Upper Canada pioneer women built more than households
To speak only of domestic labour would still be too narrow. These women helped shape communities of conscience and belonging. They transmitted language, prayer, manners, loyalties, and memory. They taught children how to understand suffering, obligation, and kinship. They preserved continuity between generations in a colony still finding its form.
Their influence extended beyond the walls of the home. In many settlements, women supported church life, informal care networks, seasonal cooperation, and the moral order of the community itself. Even where they held little formal authority, they exercised profound social power. Without that influence, many pioneer settlements would have remained fragile and transient.
There is also a trade-off in how we speak of their strength. We should honour resilience, but not romanticize suffering. These women were admirable not because hardship is noble in itself, but because they met hardship with endurance that sustained others. To remember them well is to feel gratitude without pretending the cost was light.
Why descendants feel these stories so deeply
For descendants, the appeal of this history is not merely academic. It is familial, local, and personal. A woman in a faded register entry may be the reason a family line continued in Canada at all. A burial ground by a rural church, a surname still known along an old concession road, a treasured story handed down across generations – these are often the traces by which descendants feel history become intimate.
That is why women’s stories matter so much in genealogical and regional heritage work. They give emotional structure to lineage. They remind us that ancestry is not only a chain of names, but a chain of sacrifices. When a descendant understands what an ancestress endured to keep children fed, clothed, and alive in Upper Canada, family history acquires moral weight.

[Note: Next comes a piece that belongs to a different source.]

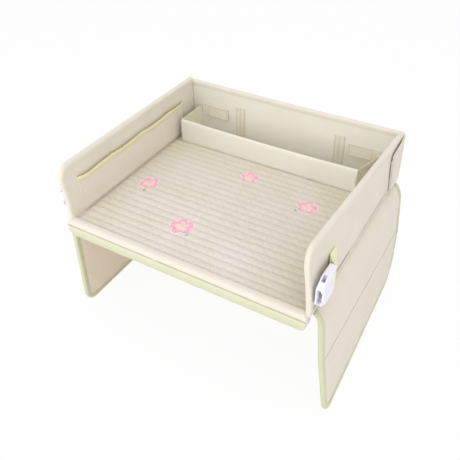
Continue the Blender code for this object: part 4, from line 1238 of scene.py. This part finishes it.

In this sense, remembrance is not nostalgia. It is an act of justice. It says that those who laboured without public honour will not remain unnamed in spirit, even where the records have been sparse.
How we should remember upper Canada pioneer women today
We should remember them with accuracy, but also with feeling. A purely sentimental portrait diminishes them, and so does a dry recital of dates. Their lives deserve both research and reverence. They deserve to be placed where they belonged all along – at the centre of the settlement story.
That work can take many forms. It may begin in a family tree, a cemetery visit, a local history society, or a carefully written book that gives voice to those long kept silent. The form matters less than the intent. What matters is that we refuse to let these women disappear behind the better-documented men of their generation.
For readers drawn to the Loyalist experience in eastern Ontario, works such as The Matriarchs of the Hoople Creek Loyalists answer this need by bringing historical women forward as fully felt human beings rather than background figures. That kind of storytelling does more than inform. It restores presence.
The women who endured the first years of Upper Canada left more than descendants behind them. They left examples of constancy under strain, faith under sorrow, and courage expressed not in grand declarations but in daily acts of care. If we listen closely, their legacy still speaks – in our communities, in our family names, and in the quiet duty to remember them with honour.